# Start of Dataset entries

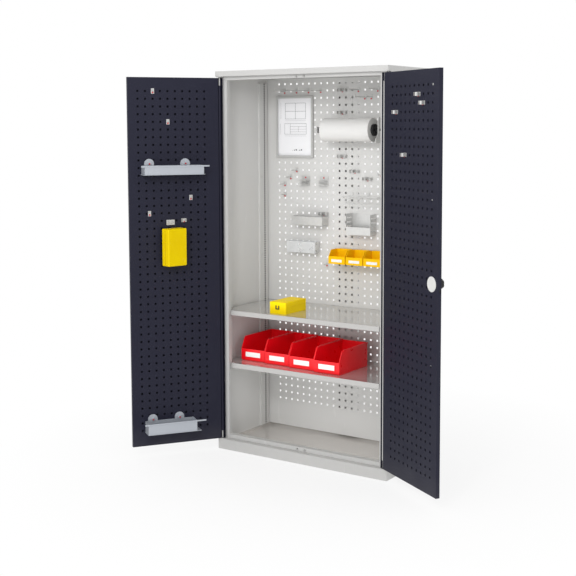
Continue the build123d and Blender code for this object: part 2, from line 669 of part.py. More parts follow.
def small_bin(number):
    """Open-fronted bin with a hook at the back for the rail."""
    x = BIN_X + number * BIN_PITCH
    x0, x1, y1, z0 = x - BIN_WIDTH / 2, x + BIN_WIDTH / 2, RAIL_LIP_Y - 1, 963
    with BuildPart() as bin_part:
        with BuildSketch(Plane.YZ.offset(x0)):
            Polygon((BIN_FRONT_Y, z0), (y1, z0), (y1, 1034), (BIN_FRONT_Y + 26, 1034), (BIN_FRONT_Y, 1000),
                    align=None)
        extrude(amount=BIN_WIDTH)
        block(x0 + 2, x1 - 2, BIN_FRONT_Y + 2, y1 - 2, z0 + 2, 1036, Mode.SUBTRACT)
        block(x0 + 12, x1 - 12, y1 - 2, y1 + 8, 1031, 1034)
        block(x0 + 12, x1 - 12, y1 + 5, y1 + 8, 1018, 1034)
    return bin_part


# ---- loose containers on the shelves ----
RED_WIDTH, RED_DEPTH, RED_HEIGHT = 148, 275, 121
RED_BINS = [(-434, -128), (-276, -140), (-116, -154), (43, -172)]


def red_bin(x0, y0):
    """Open-fronted storage bin with a low front and a sloping shoulder."""
    x1, y1 = x0 + RED_WIDTH, y0 + RED_DEPTH
    z0 = LOWER_SHELF_TOP + BIN_GAP
    wall = 2.5
    with BuildPart() as tub:
        with BuildSketch(Plane.YZ.offset(x0)):
            Polygon((y0 + 5, z0), (y1, z0), (y1, z0 + RED_HEIGHT), (y0 + 36, z0 + RED_HEIGHT),
                    (y0 + 27, z0 + 116), (y0, z0 + 62), (y0, z0 + 6), align=None)
        extrude(amount=RED_WIDTH)
        block(x0 + wall, x1 - wall, y0 + wall, y1 - wall, z0 + wall, z0 + RED_HEIGHT + 1, Mode.SUBTRACT)
        rim_z = z0 + RED_HEIGHT
        block(x0 - 3, x1 + 3, y0 + 36, y1 + 3, rim_z - 6, rim_z)
        block(x0 + wall, x1 - wall, y0 + 34, y1 - wall, rim_z - 7, rim_z + 1, Mode.SUBTRACT)
        block(x0 + wall, x1 - wall, y0 - 1, y0 + wall + 1, z0 + 62, rim_z + 1, Mode.SUBTRACT)
    return tub


CASE_X0, CASE_X1, CASE_Y0, CASE_Y1 = -218, -118, -180, 10
CASE_SPLIT = 38
CASE_PIN_Y, CASE_PIN_Z = 14, UPPER_SHELF_TOP + 38.5
CASE_PIN_R = 1.5


def lower_case():
    """Bottom half of the flat case, with its hinge pin on two lugs."""
    z0 = UPPER_SHELF_TOP + BIN_GAP
    with BuildPart() as base:
        block(CASE_X0, CASE_X1, CASE_Y0, CASE_Y1, z0, z0 + CASE_SPLIT)
        fillet(base.edges().filter_by(Axis.Z), 6)
        block(CASE_X0 + 2, CASE_X1 - 2, CASE_Y0 + 2, CASE_Y1 - 2, z0 + 2, z0 + CASE_SPLIT + 1, Mode.SUBTRACT)
        for x in (CASE_X0 + 10, CASE_X1 - 14):
            block(x, x + 4, CASE_Y1 - 1, CASE_PIN_Y + 1, CASE_PIN_Z - 9, CASE_PIN_Z - 1)
            bar((x, CASE_PIN_Y, CASE_PIN_Z), (x + 4, CASE_PIN_Y, CASE_PIN_Z), 3)
        bar((CASE_X0 + 11, CASE_PIN_Y, CASE_PIN_Z), (CASE_X1 - 11, CASE_PIN_Y, CASE_PIN_Z), CASE_PIN_R)
    return base


def upper_case():
    """Lid of the flat case, with a knuckle round the hinge pin."""
    z0 = UPPER_SHELF_TOP + BIN_GAP + CASE_SPLIT + 0.4
    z1 = UPPER_SHELF_TOP + 60
    with BuildPart() as lid:
        block(CASE_X0, CASE_X1, CASE_Y0, CASE_Y1, z0, z1)
        fillet(lid.edges().filter_by(Axis.Z), 6)
        fillet(lid.faces().sort_by(Axis.Z)[-1].edges(), 3)
        block(CASE_X0 + 2, CASE_X1 - 2, CASE_Y0 + 2, CASE_Y1 - 2, z0 - 1, z1 - 2, Mode.SUBTRACT)
        start, end = (CASE_X0 + 16, CASE_PIN_Y, CASE_PIN_Z), (CASE_X1 - 16, CASE_PIN_Y, CASE_PIN_Z)
        block(start[0], end[0], CASE_Y1 - 1, CASE_PIN_Y, CASE_PIN_Z + 0.7, CASE_PIN_Z + 2.4)
        bar(start, end, 3)
        bar((start[0] - 1, CASE_PIN_Y, CASE_PIN_Z), (end[0] + 1, CASE_PIN_Y, CASE_PIN_Z),
            CASE_PIN_R + PIN_FIT, Mode.SUBTRACT)
    return lid


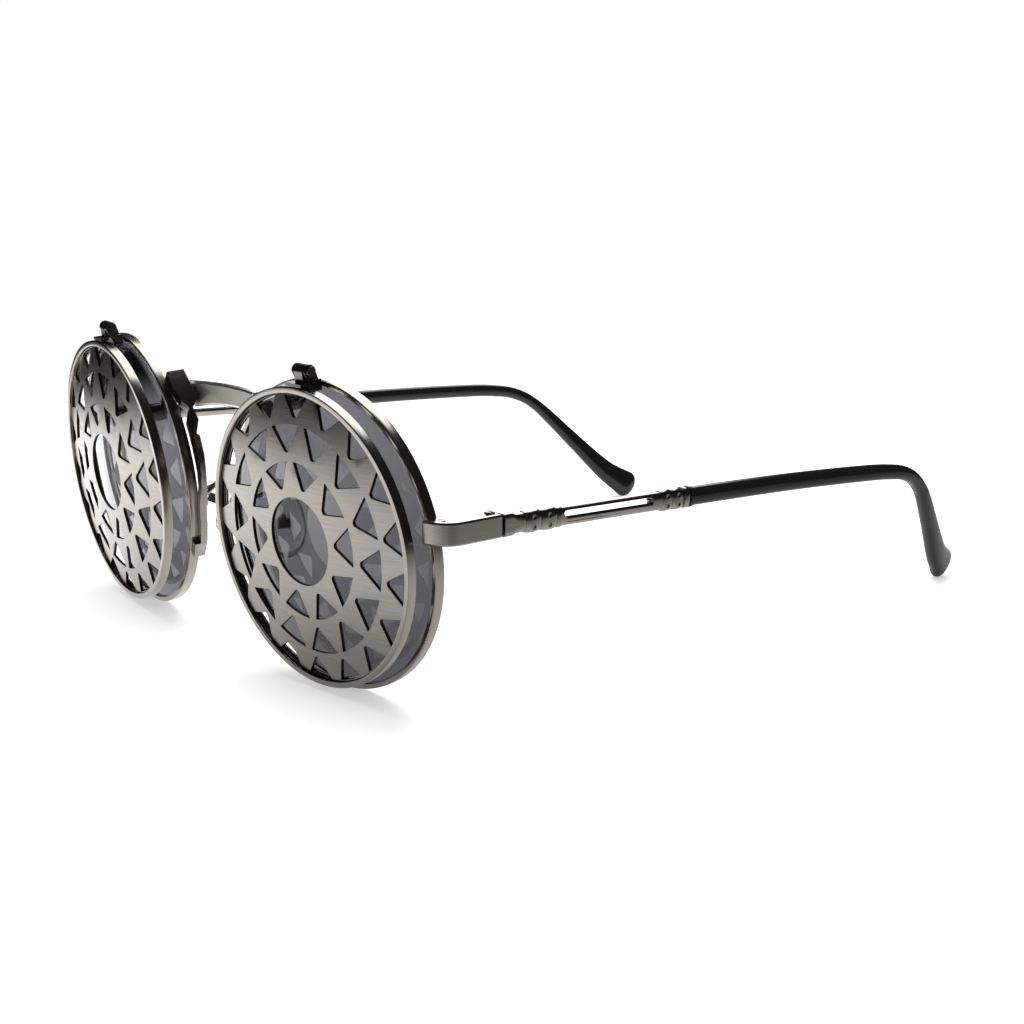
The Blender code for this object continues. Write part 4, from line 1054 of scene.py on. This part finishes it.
for hand in (1, -1):
    build_rim(hand)
    build_lens(hand)
    build_cover(hand)
    build_temple(hand)
    build_tip(hand)
    build_pad(hand)
    label = side_name(hand)
    dressed(f"end_piece_{label}", "frame", METAL, width=0.12)
    dressed(f"flip_base_{label}", "frame", SCREW, width=0.1)
    dressed(f"flip_leaf_{label}", f"cover_{label}_body", SCREW, width=0.08)
    dressed(f"pad_arm_{label}", "frame", METAL, width=0.04)
    for screw in ("flip_screw", "rim_screw", "temple_screw", "pad_screw"):
        dressed(f"{screw}_{label}", "frame", SCREW, width=0.05)
bridge = dressed("bridge", "frame", METAL, width=0.12, shape=lean_bar)
# The bar's front faces take this second material, which is painted lighter as painted light
bridge.data.materials.append(SATIN_BAR_PAINTED_LIGHT)


# Stage, in metres

FILL_LIGHT = 0.55
ROOM_IN_METAL = 0.02
WHITE = 1.0
FLOOR_HALF = 12.0
FLOOR_DROP = 0.00005
FLOOR_COLOUR = 0.86
FLOOR_LIFT = 0.42
FLOOR_FADE = (0.16, 0.34)
# The floor as the metal sees it: how fast it changes with distance to each side, and its shade by the fronts
SLOPE_LEFT = -4.5
SLOPE_RIGHT = -3.8
SLOPE_BEHIND = -2.0
BEHIND_FROM = 0.05
FRONTS_Y = 0.075
SHADE_REACH = 0.045
SHADE_SIDE = 0.03
SHADE = -0.40
OPEN_LEVEL = 0.88
LEVEL_RANGE = (0.25, 2.0)
LEVEL_EDGE = (0.20, 0.32)
LEVEL_SHARE = 0.6
BRIGHTEST_SHEET = 0.95
PANEL_LIGHT = 3.0
BACK_PANEL = (
    (-0.80, 0.40, 0.0),
    (-0.45, 0.40, 0.0),
    (0.08, 0.40, 0.73),
    (0.08, 0.40, 0.80),
    (-0.80, 0.40, 0.80),
)
TOP_PANEL = (
    (-0.80, 0.40, 0.80),
    (0.08, 0.40, 0.80),
    (-0.045, 0.22, 0.80),
    (-0.045, -0.02, 0.80),
    (-0.80, -0.02, 0.80),
)


def cleared(name):
    """A new material with an empty node tree."""
    made = bpy.data.materials.new(name)
    made.use_nodes = True
    made.node_tree.nodes.clear()
    return made, made.node_tree


def eased_range(tree, value, low, high):
    node = add(tree, "ShaderNodeMapRange", interpolation_type="SMOOTHSTEP")
    node.inputs["From Min"].default_value = low
    node.inputs["From Max"].default_value = high
    tree.links.new(value, node.inputs["Value"])
    return node.outputs["Result"]


def glow(tree, strength):
    node = add(tree, "ShaderNodeEmission")
    if isinstance(strength, (int, float)):
        node.inputs["Strength"].default_value = strength
    else:
        tree.links.new(strength, node.inputs["Strength"])
    return node.outputs["Emission"]


def blended(tree, share, first, second):
    node = add(tree, "ShaderNodeMixShader")
    tree.links.new(share, node.inputs["Fac"])
    tree.links.new(first, node.inputs[1])
    tree.links.new(second, node.inputs[2])
    return node.outputs["Shader"]


def summed(tree, first, second):
    node = add(tree, "ShaderNodeAddShader")
    tree.links.new(first, node.inputs[0])
    tree.links.new(second, node.inputs[1])
    return node.outputs["Shader"]


def ray_kinds(tree):
    """Whether a ray comes from the eye, straight or through glass, and whether it is a mirrored one."""
    path = add(tree, "ShaderNodeLightPath")
    seen = math_node(tree, "MAXIMUM", path.outputs["Is Camera Ray"], path.outputs["Is Transmission Ray"])
    return seen, path.outputs["Is Glossy Ray"]


def build_world():
    """White to the eye, a dark room in the metal, and a plain fill light on the rest."""
    world = bpy.data.worlds.new("studio")
    bpy.context.scene.world = world
    world.use_nodes = True
    tree = world.node_tree
    tree.nodes.clear()
    seen, glossy = ray_kinds(tree)
    skies = []
    for strength in (FILL_LIGHT, ROOM_IN_METAL, WHITE):
        sky = add(tree, "ShaderNodeBackground", Color=(1, 1, 1, 1), Strength=strength)
        skies.append(sky.outputs["Background"])
    unseen = blended(tree, glossy, skies[0], skies[1])
    out = add(tree, "ShaderNodeOutputWorld")
    tree.links.new(blended(tree, seen, unseen, skies[2]), out.inputs["Surface"])


def floor_level(tree, x, y, away):
    """The floor in the metal: brightest to the left, dim to the right, behind and by the fronts."""
    left = math_node(tree, "MULTIPLY", math_node(tree, "MINIMUM", x, 0.0), SLOPE_LEFT)
    right = math_node(tree, "MULTIPLY", math_node(tree, "MAXIMUM", x, 0.0), SLOPE_RIGHT)
    behind = math_node(tree, "MAXIMUM", math_node(tree, "ADD", y, BEHIND_FROM), 0.0)
    behind = math_node(tree, "MULTIPLY", behind, SLOPE_BEHIND)
    slope = math_node(tree, "ADD", math_node(tree, "ADD", left, right), behind)
    beside = math_node(tree, "ABSOLUTE", math_node(tree, "ADD", y, FRONTS_Y), 0.0)
    close = math_node(tree, "SUBTRACT", 1.0, eased_range(tree, beside, 0.0, SHADE_REACH))
    close = math_node(tree, "MULTIPLY", close, eased_range(tree, x, -SHADE_SIDE, SHADE_SIDE))
    shaded = math_node(tree, "ADD", math_node(tree, "MULTIPLY", close, SHADE), OPEN_LEVEL)
    level = math_node(tree, "MULTIPLY", math_node(tree, "ADD", slope, 1.0), shaded)
    level = math_node(tree, "MAXIMUM", level, LEVEL_RANGE[0])
    level = math_node(tree, "MINIMUM", level, LEVEL_RANGE[1])
    edge = math_node(tree, "SUBTRACT", 1.0, eased_range(tree, away, *LEVEL_EDGE))
    return math_node(tree, "ADD", math_node(tree, "MULTIPLY", level, edge), ROOM_IN_METAL)


def build_floor():
    """A white table, with the shadow on it, that fades into white to the eye and into dark in the metal."""
    made, tree = cleared("white_floor")
    seen, glossy = ray_kinds(tree)
    place = add(tree, "ShaderNodeTexCoord").outputs["Object"]
    apart = add(tree, "ShaderNodeSeparateXYZ")
    tree.links.new(place, apart.inputs["Vector"])
    length = add(tree, "ShaderNodeVectorMath", operation="LENGTH")
    tree.links.new(place, length.inputs[0])
    away = length.outputs["Value"]
    matt = add(tree, "ShaderNodeBsdfDiffuse", Color=(FLOOR_COLOUR, FLOOR_COLOUR, FLOOR_COLOUR, 1))
    near = summed(tree, matt.outputs["BSDF"], glow(tree, math_node(tree, "MULTIPLY", seen, FLOOR_LIFT)))
    fade = math_node(tree, "MULTIPLY", seen, eased_range(tree, away, *FLOOR_FADE))
    to_the_eye = blended(tree, fade, near, glow(tree, WHITE))
    level = floor_level(tree, apart.outputs["X"], apart.outputs["Y"], away)
    level = math_node(tree, "MULTIPLY", level, LEVEL_SHARE)
    sheet = add(tree, "ShaderNodeBsdfDiffuse")
    tree.links.new(math_node(tree, "MINIMUM", level, BRIGHTEST_SHEET), sheet.inputs["Color"])
    in_metal = summed(tree, sheet.outputs["BSDF"], glow(tree, level))
    out = add(tree, "ShaderNodeOutputMaterial")
    tree.links.new(blended(tree, glossy, to_the_eye, in_metal), out.inputs["Surface"])
    mesh = bmesh.new()
    bmesh.ops.create_grid(mesh, x_segments=1, y_segments=1, size=FLOOR_HALF)
    data = bpy.data.meshes.new("floor")
    mesh.to_mesh(data)
    mesh.free()
    data.materials.append(made)
    floor = bpy.data.objects.new("floor", data)
    floor.location = (0, 0, -FLOOR_DROP)
    bpy.context.scene.collection.objects.link(floor)


def build_card(name, corners):
    """A lit panel beside the set that only metal and glass see."""
    made, tree = cleared(name)
    out = add(tree, "ShaderNodeOutputMaterial")
    tree.links.new(glow(tree, PANEL_LIGHT), out.inputs["Surface"])
    data = bpy.data.meshes.new(name)
    data.from_pydata(corners, [], [tuple(range(len(corners)))])
    data.materials.append(made)
    card = bpy.data.objects.new(name, data)
    card.visible_camera = False
    card.visible_diffuse = False
    card.visible_transmission = False
    card.visible_shadow = False
    card.visible_volume_scatter = False
    bpy.context.scene.collection.objects.link(card)


def build_lamp(name, centre, size, power):
    """A square lamp that faces the origin and doesn't show in the metal."""
    light = bpy.data.lights.new(name, "AREA")
    light.shape = "RECTANGLE"
    light.size = light.size_y = size
    light.energy = power
    lamp = bpy.data.objects.new(name, light)
    lamp.location = centre
    lamp.rotation_euler = (-Vector(centre)).to_track_quat("-Z", "Y").to_euler()
    lamp.visible_glossy = False
    bpy.context.scene.collection.objects.link(lamp)


build_world()
build_floor()
build_card("back_panel", BACK_PANEL)
build_card("top_panel", TOP_PANEL)
build_lamp("top_lamp", centre=(-0.25, 0.15, 0.9), size=0.9, power=9.0)


# Camera, at the photograph's place, from a fit to the round fronts and the temples

SENSOR_WIDTH = 36.0
FOCAL_LENGTH = 63.357
CAMERA_PLACE = (0.27736, -0.15233 - MIDDLE_BACK * MM, 0.095145)
CAMERA_RIGHT = (0.6157701645121726, 0.7879194059234913, 0.0031802933550978663)
CAMERA_UP = (-0.17715087254609554, 0.13451071153720484, 0.9749484277837018)
CAMERA_BACK = (0.7677530025032849, -0.6009075455100622, 0.22240829322727172)


def build_camera():
    data = bpy.data.cameras.new("camera")
    data.sensor_width = SENSOR_WIDTH
    data.lens = FOCAL_LENGTH
    data.clip_start = 0.01
    camera = bpy.data.objects.new("camera", data)
    turn = Matrix((CAMERA_RIGHT, CAMERA_UP, CAMERA_BACK)).transposed().to_4x4()
    camera.matrix_world = Matrix.Translation(CAMERA_PLACE) @ turn
    bpy.context.scene.collection.objects.link(camera)
    bpy.context.scene.camera = camera


build_camera()
bpy.context.scene.view_settings.view_transform = "Standard"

# End of Dataset entries

■ Aim ■
Count each line above in which the string "this" appears, then state only the total.

■ Completed exercise ■
3